RaumplanungZürcher Gemeinderat schliesst Monsterdebatte zum Richtplan ab
falu, sda
10.4.2021 - 14:30
Der Zürcher Gemeinderat hat am Samstag die dreitägige Detailberatung zum Stadtbild-prägenden, kommunalen Siedlungsrichtplan Slöba abgeschlossen. Er nahm den Richtplan mit 77 zu 40 Stimmen in der Schlussabstimmung an.
10.04.2021, 14:30
SDA
Im Laufe der Debatte hatte sich der Gemeinderat unter anderem für die einfachere Realisierung von Hochhäusern ausgesprochen, die höher als 80 Meter sind, sowie für diverse Begrünungsprojekte an Strassen und Plätzen – darunter die Zürcher «Champs Elysées» auf der Sihlstrasse. Zudem wurden 49 Quartierzentren festgelegt.

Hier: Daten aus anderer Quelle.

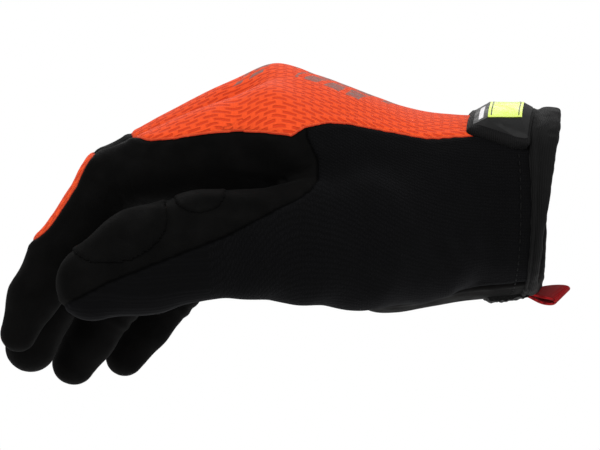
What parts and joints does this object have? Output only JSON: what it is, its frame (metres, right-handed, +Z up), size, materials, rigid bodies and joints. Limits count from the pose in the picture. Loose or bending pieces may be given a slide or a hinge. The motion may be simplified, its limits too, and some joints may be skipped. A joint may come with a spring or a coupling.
{
  "type": "work glove",
  "caption": "Right-hand work glove in its worn shape: mesh back, leather palm and fingers, knit wrist, peel-off wrist strap and pull loop.",
  "frame": {"origin": "centre of the cuff opening", "axes": "+X out of the cuff along the arm, +Y towards the little finger, +Z up from the back of the hand"},
  "size_m": [0.1871, 0.1097, 0.1089],
  "materials": {
    "orange_mesh": "air mesh, high-visibility orange",
    "black_knit": "fine black spacer knit",
    "black_leather": "matt black synthetic leather",
    "elastic_binding": "rolled elastic binding",
    "strap_webbing": "black woven strap",
    "hook_and_loop": "black hook and loop",
    "tab_rubber": "moulded dark grey rubber",
    "insert_plastic": "yellow-green soft plastic",
    "red_webbing": "red woven tape",
    "label_cloth": "bare dark red label"
  },
  "bodies": {
    "hand": {"back_panel": "orange_mesh", "palm_panel": "black_leather", "finger_webs": "black_leather", "thumb_knit_panel": "black_knit", "thumb_leather_panel": "black_leather", "little_side_panel": "black_knit", "index_sleeve": "black_leather", "middle_sleeve": "black_leather", "ring_sleeve": "black_leather", "little_sleeve": "black_leather", "cuff_binding": "elastic_binding", "cuff_hem": "black_knit", "care_label": "label_cloth", "loop_patch": "hook_and_loop", "strap_sewn_end": "strap_webbing", "loop_anchor": "elastic_binding"},
    "index": {"index_knuckle": "black_leather", "index_back": "orange_mesh", "index_front": "black_leather", "index_tip_cap": "black_leather"},
    "middle": {"middle_knuckle": "black_leather", "middle_back": "orange_mesh", "middle_front": "black_leather", "middle_tip_cap": "black_leather"},
    "ring": {"ring_knuckle": "black_leather", "ring_back": "orange_mesh", "ring_front": "black_leather", "ring_tip_cap": "black_leather"},
    "little": {"little_knuckle": "black_leather", "little_back": "orange_mesh", "little_front": "black_leather", "little_tip_cap": "black_leather"},
    "thumb": {"thumb_knuckle": "black_leather", "thumb_back": "black_knit", "thumb_front": "black_leather", "thumb_patch": "black_leather"},
    "strap": {"strap_webbing": "strap_webbing", "hook_patch": "hook_and_loop", "tab_rubber": "tab_rubber", "tab_insert": "insert_plastic"},
    "loop": {"pull_loop": "red_webbing"}
  },
  "joints": [
    {"name": "index_bend", "type": "hinge", "parent": "hand", "child": "index", "pos_m": [-0.14094, -0.0318, 0.01011], "axis": [0, -1, 0], "range_deg": [-35, 45], "deforming": ["index_knuckle"]},
    {"name": "middle_bend", "type": "hinge", "parent": "hand", "child": "middle", "pos_m": [-0.14184, -0.0106, 0.01368], "axis": [0, -1, 0], "range_deg": [-31, 48], "deforming": ["middle_knuckle"]},
    {"name": "ring_bend", "type": "hinge", "parent": "hand", "child": "ring", "pos_m": [-0.12669, 0.0106, -0.00593], "axis": [0, -1, 0], "range_deg": [-8, 70], "deforming": ["ring_knuckle"]},
    {"name": "little_bend", "type": "hinge", "parent": "hand", "child": "little", "pos_m": [-0.11228, 0.0318, -0.00775], "axis": [0, -1, 0], "range_deg": [-5, 72], "deforming": ["little_knuckle"]},
    {"name": "thumb_bend", "type": "hinge", "parent": "hand", "child": "thumb", "pos_m": [-0.121, -0.0554, -0.015], "axis": [0, 1, 0], "range_deg": [-15, 45], "deforming": ["thumb_knuckle"]},
    {"name": "strap_peel", "type": "hinge", "parent": "hand", "child": "strap", "pos_m": [-0.01705, 0.03099, 0.01789], "axis": [-1, 0, 0], "range_deg": [0, 100]},
    {"name": "loop_swing", "type": "hinge", "parent": "hand", "child": "loop", "pos_m": [-0.011, 0, -0.031], "axis": [0, 1, 0], "range_deg": [0, 75], "stiffness_Nm_per_rad": 0.004}
  ]
}
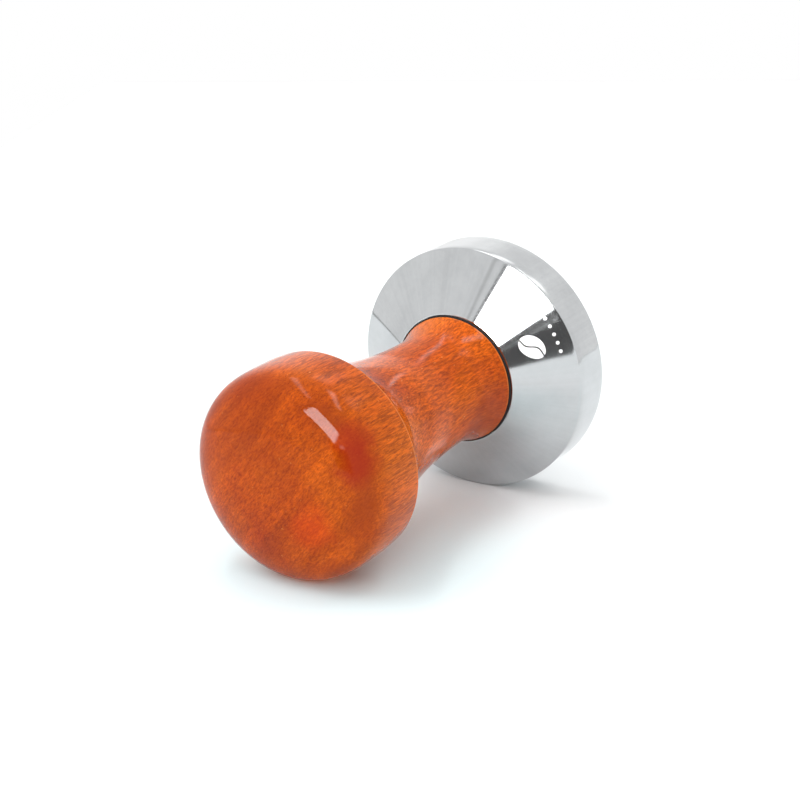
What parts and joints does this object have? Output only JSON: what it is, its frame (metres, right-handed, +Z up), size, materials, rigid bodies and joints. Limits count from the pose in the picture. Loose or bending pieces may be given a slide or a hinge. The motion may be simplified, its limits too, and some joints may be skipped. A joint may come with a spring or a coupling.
{
  "type": "espresso tamper",
  "caption": "Espresso tamper: a solid steel piston with a cone, and a turned wooden handle with a round knob that unscrews from it.",
  "frame": {"origin": "centre of the tamping face", "axes": "+Z up the axis, from the tamping face to the top of the knob; the object is round, so X and Y are free"},
  "size_m": [0.058, 0.058, 0.0885],
  "materials": {
    "stainless": "polished",
    "plated_steel": "satin",
    "rubber": "matte",
    "brass": "satin",
    "wood": "gloss"
  },
  "bodies": {
    "piston": {"piston": "stainless", "stud": "plated_steel"},
    "washer": {"washer": "rubber"},
    "handle": {"handle": "wood", "threaded_insert": "brass"}
  },
  "joints": [
    {"name": "handle_turn", "type": "hinge", "parent": "piston", "child": "washer", "pos_m": [0, 0, 0.0178], "axis": [0, 0, 1], "range_deg": [0, 3600]},
    {"name": "handle_lift", "type": "slide", "parent": "washer", "child": "handle", "axis": [0, 0, 1], "range_m": [0, 0.0125]}
  ],
  "couplings": [
    {"joint": "handle_turn", "follows": "handle_lift", "rad_per_m": 5026.5}
  ]
}
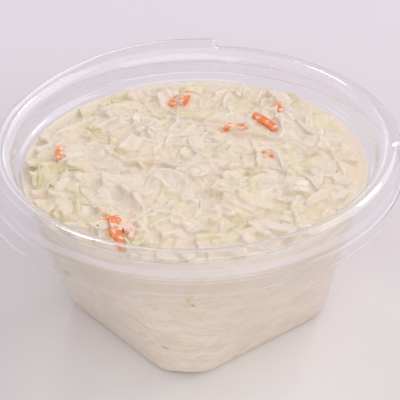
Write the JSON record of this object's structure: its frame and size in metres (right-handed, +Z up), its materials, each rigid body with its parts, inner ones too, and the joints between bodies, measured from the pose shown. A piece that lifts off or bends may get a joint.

Es wurde auch festgehalten, dass die Stadt Massnahmen ergreifen soll, wenn die Zahl kommerziell genutzter Zweitwohnungen zunimmt. Auf das Festhalten konkreter Massnahmen im Slöba wurde verzichtet, da dies nicht stufengerecht sei, sagte ein SP-Sprecher. Konkretes soll in Postulaten gefordert werden.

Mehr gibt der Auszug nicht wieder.